** Begin **
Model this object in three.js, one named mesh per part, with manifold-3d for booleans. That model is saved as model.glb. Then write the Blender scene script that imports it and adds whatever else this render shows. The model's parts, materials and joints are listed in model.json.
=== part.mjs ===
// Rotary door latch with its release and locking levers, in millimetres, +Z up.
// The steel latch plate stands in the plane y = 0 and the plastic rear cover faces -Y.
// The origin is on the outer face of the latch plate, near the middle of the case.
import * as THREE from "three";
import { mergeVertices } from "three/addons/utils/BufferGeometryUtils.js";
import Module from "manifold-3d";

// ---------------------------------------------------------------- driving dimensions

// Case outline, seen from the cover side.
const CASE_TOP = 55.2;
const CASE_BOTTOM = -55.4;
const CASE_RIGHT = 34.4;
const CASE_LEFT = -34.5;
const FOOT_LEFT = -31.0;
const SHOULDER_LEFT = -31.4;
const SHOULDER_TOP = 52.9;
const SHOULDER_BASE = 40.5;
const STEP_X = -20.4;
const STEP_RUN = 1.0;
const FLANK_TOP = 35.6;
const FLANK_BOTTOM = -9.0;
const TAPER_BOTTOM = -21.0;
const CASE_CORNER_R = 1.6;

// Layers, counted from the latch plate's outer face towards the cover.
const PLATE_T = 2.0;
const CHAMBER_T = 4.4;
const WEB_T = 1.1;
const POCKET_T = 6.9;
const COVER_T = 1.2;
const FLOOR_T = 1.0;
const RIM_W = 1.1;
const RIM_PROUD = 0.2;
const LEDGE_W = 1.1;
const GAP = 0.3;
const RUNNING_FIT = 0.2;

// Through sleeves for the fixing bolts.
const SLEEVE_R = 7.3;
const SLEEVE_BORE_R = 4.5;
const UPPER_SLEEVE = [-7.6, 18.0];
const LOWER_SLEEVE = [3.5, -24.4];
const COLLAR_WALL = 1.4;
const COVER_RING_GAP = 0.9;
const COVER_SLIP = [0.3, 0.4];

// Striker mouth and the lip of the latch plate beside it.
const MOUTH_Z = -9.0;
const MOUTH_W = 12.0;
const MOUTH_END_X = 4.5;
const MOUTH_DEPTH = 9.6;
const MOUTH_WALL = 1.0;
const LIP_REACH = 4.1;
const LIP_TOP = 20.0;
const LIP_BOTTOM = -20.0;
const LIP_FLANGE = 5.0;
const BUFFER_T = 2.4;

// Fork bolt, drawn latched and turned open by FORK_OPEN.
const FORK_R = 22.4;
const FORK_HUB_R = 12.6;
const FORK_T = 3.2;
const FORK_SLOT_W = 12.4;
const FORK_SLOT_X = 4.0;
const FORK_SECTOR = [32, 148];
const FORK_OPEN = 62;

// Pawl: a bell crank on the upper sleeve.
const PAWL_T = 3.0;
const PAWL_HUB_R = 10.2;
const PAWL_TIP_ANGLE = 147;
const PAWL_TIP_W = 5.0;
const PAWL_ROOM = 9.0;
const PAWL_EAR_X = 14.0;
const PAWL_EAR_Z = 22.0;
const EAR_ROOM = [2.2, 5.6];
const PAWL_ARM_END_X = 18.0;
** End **
** Begin **
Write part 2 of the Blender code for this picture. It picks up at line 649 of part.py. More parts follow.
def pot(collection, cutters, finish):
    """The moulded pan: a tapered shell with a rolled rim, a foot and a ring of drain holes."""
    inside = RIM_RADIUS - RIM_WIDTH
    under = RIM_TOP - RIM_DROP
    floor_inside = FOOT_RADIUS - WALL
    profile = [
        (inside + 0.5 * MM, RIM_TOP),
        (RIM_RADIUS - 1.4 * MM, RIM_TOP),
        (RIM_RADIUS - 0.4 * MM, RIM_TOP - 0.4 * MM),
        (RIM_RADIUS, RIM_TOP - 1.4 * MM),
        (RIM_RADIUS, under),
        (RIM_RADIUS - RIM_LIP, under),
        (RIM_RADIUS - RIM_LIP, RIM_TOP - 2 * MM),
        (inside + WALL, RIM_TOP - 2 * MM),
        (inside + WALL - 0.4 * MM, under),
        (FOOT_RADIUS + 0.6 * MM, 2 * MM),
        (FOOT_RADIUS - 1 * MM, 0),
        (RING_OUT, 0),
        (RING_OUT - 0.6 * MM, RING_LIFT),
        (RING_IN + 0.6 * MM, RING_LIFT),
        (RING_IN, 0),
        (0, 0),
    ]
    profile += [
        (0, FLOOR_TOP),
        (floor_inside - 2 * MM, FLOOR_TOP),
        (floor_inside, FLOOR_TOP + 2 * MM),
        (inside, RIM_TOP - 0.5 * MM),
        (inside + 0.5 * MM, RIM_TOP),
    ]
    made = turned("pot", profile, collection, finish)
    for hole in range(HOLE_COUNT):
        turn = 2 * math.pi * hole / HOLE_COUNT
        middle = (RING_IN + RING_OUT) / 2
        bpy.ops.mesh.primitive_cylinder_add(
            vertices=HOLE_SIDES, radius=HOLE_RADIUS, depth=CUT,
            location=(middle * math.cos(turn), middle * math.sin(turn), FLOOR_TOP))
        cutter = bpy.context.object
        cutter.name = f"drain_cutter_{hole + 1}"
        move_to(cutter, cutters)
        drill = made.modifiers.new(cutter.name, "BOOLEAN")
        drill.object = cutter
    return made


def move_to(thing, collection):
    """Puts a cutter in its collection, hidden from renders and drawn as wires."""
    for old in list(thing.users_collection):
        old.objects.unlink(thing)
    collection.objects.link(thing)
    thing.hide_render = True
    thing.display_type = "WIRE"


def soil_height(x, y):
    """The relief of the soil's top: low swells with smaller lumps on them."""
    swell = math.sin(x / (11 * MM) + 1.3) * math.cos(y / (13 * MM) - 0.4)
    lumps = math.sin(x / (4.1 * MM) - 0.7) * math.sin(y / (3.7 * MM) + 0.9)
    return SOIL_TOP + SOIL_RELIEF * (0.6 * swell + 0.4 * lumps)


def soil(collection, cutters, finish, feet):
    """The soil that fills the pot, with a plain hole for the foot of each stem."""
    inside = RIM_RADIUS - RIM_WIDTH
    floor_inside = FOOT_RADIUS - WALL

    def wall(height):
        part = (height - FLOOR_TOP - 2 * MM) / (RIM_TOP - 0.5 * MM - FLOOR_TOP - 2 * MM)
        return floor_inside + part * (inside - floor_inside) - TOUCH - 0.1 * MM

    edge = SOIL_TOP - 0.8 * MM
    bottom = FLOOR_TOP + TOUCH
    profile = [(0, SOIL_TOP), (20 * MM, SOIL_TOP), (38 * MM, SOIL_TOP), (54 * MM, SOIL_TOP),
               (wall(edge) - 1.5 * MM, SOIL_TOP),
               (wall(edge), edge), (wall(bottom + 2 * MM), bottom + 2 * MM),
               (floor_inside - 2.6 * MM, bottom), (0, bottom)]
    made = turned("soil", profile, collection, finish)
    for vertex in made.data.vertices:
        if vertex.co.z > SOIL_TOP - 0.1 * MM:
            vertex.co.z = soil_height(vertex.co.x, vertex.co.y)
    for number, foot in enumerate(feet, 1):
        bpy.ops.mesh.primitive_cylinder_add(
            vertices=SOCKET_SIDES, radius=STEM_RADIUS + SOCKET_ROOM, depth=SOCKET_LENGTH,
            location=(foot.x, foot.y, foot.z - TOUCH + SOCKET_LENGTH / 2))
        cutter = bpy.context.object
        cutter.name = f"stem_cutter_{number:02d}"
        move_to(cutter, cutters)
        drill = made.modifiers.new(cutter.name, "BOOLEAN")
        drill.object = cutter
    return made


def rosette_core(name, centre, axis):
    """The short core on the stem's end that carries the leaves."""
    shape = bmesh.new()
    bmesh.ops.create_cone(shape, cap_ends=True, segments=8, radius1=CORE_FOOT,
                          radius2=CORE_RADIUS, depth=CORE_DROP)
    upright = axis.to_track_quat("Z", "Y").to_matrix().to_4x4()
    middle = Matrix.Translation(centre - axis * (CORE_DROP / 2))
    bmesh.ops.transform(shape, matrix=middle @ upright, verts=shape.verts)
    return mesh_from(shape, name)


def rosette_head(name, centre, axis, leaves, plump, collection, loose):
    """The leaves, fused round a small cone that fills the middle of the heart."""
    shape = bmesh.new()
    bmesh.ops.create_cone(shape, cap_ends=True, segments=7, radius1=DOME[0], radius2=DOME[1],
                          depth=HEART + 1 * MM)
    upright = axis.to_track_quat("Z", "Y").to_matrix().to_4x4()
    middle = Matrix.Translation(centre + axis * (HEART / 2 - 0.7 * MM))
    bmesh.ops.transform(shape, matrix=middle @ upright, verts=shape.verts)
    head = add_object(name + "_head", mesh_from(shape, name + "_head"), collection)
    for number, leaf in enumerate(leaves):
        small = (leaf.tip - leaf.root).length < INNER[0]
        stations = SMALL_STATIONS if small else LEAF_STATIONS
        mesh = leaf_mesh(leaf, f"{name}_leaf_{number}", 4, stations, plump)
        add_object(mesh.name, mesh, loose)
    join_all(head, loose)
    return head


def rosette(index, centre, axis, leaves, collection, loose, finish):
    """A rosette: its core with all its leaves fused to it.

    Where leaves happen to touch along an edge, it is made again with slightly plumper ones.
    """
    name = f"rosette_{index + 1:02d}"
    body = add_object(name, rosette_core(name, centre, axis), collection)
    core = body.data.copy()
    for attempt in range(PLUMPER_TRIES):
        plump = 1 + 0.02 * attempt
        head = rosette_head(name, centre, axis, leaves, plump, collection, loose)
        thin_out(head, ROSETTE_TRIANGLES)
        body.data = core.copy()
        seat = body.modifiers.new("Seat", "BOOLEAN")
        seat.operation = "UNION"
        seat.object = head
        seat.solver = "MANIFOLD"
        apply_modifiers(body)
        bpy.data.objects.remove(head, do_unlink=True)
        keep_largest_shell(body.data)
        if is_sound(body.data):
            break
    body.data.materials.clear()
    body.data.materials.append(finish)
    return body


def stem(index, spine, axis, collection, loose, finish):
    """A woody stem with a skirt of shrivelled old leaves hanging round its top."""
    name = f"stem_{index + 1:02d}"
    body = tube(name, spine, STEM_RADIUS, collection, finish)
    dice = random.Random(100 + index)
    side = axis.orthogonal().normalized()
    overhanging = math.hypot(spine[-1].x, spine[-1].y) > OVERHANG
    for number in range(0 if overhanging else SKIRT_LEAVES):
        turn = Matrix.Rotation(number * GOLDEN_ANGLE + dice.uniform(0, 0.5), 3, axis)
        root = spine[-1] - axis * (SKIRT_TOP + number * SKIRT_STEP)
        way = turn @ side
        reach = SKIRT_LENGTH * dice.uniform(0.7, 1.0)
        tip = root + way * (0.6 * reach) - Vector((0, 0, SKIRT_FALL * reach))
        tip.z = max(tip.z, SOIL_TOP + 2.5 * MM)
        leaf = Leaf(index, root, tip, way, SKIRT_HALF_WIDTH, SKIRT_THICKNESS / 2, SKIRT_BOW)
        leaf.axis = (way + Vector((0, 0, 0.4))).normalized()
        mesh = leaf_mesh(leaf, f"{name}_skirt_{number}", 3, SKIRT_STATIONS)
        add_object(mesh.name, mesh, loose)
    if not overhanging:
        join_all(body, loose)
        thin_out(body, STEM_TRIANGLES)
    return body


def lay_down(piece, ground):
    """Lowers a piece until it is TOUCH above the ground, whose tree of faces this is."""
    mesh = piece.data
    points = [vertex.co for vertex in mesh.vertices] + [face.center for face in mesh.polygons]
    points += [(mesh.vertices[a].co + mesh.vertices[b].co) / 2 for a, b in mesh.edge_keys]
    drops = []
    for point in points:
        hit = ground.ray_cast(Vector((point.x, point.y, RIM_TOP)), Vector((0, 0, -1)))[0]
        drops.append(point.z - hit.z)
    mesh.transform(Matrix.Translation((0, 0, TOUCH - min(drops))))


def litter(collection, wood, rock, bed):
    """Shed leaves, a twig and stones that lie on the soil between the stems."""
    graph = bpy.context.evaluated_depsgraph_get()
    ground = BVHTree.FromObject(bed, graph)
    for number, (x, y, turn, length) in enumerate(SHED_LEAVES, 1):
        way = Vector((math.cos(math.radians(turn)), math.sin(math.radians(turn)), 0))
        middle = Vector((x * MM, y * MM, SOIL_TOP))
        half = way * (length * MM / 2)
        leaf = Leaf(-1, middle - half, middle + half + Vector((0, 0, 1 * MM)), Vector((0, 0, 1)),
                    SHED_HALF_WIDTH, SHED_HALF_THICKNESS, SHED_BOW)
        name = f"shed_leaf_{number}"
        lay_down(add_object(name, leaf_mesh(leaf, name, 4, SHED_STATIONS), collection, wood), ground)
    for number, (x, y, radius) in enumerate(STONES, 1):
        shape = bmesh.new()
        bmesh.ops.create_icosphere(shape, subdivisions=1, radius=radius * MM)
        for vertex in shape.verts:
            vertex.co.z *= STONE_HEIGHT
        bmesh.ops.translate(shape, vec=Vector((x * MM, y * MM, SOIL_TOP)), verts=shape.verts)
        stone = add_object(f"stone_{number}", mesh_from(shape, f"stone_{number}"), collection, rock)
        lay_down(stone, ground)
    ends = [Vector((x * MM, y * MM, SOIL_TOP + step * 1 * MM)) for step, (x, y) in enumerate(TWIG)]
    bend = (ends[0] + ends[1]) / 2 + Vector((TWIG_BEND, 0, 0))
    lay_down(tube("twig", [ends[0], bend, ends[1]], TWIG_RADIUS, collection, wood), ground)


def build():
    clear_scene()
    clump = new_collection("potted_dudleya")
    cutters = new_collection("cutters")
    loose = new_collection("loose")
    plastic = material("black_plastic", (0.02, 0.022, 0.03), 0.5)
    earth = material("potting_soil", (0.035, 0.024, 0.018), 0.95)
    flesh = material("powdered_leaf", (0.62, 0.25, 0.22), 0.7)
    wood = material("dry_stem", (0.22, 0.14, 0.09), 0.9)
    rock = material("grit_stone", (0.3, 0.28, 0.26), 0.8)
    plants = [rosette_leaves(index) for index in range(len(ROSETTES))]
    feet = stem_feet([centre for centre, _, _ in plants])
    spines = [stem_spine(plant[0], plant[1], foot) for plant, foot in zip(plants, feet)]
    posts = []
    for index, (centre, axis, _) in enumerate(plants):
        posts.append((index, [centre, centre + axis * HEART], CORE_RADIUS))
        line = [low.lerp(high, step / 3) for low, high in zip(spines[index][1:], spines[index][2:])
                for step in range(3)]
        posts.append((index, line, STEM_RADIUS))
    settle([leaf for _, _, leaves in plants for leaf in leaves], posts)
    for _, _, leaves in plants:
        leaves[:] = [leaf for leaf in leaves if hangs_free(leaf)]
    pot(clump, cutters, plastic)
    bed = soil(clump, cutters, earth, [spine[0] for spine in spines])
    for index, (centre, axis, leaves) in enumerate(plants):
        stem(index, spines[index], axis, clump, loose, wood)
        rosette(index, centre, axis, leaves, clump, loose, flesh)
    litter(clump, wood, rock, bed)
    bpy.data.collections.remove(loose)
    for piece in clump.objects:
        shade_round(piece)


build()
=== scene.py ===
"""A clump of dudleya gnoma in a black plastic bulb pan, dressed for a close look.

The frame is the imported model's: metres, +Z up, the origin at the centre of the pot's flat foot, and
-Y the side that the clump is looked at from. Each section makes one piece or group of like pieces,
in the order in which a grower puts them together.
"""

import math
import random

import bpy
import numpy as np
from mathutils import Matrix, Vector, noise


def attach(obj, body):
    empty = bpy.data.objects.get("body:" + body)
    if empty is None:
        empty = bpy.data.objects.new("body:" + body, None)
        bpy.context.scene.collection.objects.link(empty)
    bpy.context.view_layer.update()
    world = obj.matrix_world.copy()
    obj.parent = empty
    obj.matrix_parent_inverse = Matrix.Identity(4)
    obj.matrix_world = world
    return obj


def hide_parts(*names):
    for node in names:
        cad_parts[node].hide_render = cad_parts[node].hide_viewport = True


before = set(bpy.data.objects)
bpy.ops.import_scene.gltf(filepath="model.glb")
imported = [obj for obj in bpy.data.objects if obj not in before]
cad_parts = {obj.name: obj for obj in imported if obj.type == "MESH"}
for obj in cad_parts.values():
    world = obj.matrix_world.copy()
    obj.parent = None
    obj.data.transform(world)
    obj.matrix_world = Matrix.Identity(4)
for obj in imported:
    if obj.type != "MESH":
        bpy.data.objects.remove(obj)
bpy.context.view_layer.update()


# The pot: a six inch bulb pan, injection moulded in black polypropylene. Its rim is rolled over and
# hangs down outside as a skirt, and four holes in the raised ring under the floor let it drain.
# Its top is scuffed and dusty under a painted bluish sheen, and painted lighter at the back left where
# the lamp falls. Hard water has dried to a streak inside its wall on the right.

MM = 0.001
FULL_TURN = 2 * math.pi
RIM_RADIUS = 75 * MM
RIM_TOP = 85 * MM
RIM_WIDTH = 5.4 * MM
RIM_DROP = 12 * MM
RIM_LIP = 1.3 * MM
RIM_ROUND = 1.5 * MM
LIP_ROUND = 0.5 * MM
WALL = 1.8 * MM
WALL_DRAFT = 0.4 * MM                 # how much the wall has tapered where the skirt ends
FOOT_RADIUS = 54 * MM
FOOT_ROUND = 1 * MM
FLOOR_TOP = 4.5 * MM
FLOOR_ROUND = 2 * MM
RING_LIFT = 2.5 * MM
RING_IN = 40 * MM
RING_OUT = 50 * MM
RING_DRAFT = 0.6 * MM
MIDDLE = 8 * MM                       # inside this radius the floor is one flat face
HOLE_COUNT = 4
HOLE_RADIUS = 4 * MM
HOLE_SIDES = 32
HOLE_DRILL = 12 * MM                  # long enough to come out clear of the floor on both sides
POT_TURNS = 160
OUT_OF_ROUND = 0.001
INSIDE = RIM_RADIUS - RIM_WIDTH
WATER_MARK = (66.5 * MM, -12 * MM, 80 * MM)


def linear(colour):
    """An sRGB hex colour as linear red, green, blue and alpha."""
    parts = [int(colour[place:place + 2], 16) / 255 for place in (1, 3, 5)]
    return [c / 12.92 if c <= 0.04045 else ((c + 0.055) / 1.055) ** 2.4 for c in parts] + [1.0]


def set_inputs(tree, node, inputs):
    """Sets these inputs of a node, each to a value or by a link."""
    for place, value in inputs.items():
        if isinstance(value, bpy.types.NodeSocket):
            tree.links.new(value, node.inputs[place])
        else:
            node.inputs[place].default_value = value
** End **
TASK TO CARRY OUT →
Quote word for word the lines from the line holding "litter(clump, wood, rock, bed)" through the line holding "bpy.data.objects.remove(obj)"; include both of those lines and add nothing.

FULL OUTPUT →
    litter(clump, wood, rock, bed)
    bpy.data.collections.remove(loose)
    for piece in clump.objects:
        shade_round(piece)


build()
=== scene.py ===
"""A clump of dudleya gnoma in a black plastic bulb pan, dressed for a close look.

The frame is the imported model's: metres, +Z up, the origin at the centre of the pot's flat foot, and
-Y the side that the clump is looked at from. Each section makes one piece or group of like pieces,
in the order in which a grower puts them together.
"""

import math
import random

import bpy
import numpy as np
from mathutils import Matrix, Vector, noise


def attach(obj, body):
    empty = bpy.data.objects.get("body:" + body)
    if empty is None:
        empty = bpy.data.objects.new("body:" + body, None)
        bpy.context.scene.collection.objects.link(empty)
    bpy.context.view_layer.update()
    world = obj.matrix_world.copy()
    obj.parent = empty
    obj.matrix_parent_inverse = Matrix.Identity(4)
    obj.matrix_world = world
    return obj


def hide_parts(*names):
    for node in names:
        cad_parts[node].hide_render = cad_parts[node].hide_viewport = True


before = set(bpy.data.objects)
bpy.ops.import_scene.gltf(filepath="model.glb")
imported = [obj for obj in bpy.data.objects if obj not in before]
cad_parts = {obj.name: obj for obj in imported if obj.type == "MESH"}
for obj in cad_parts.values():
    world = obj.matrix_world.copy()
    obj.parent = None
    obj.data.transform(world)
    obj.matrix_world = Matrix.Identity(4)
for obj in imported:
    if obj.type != "MESH":
        bpy.data.objects.remove(obj)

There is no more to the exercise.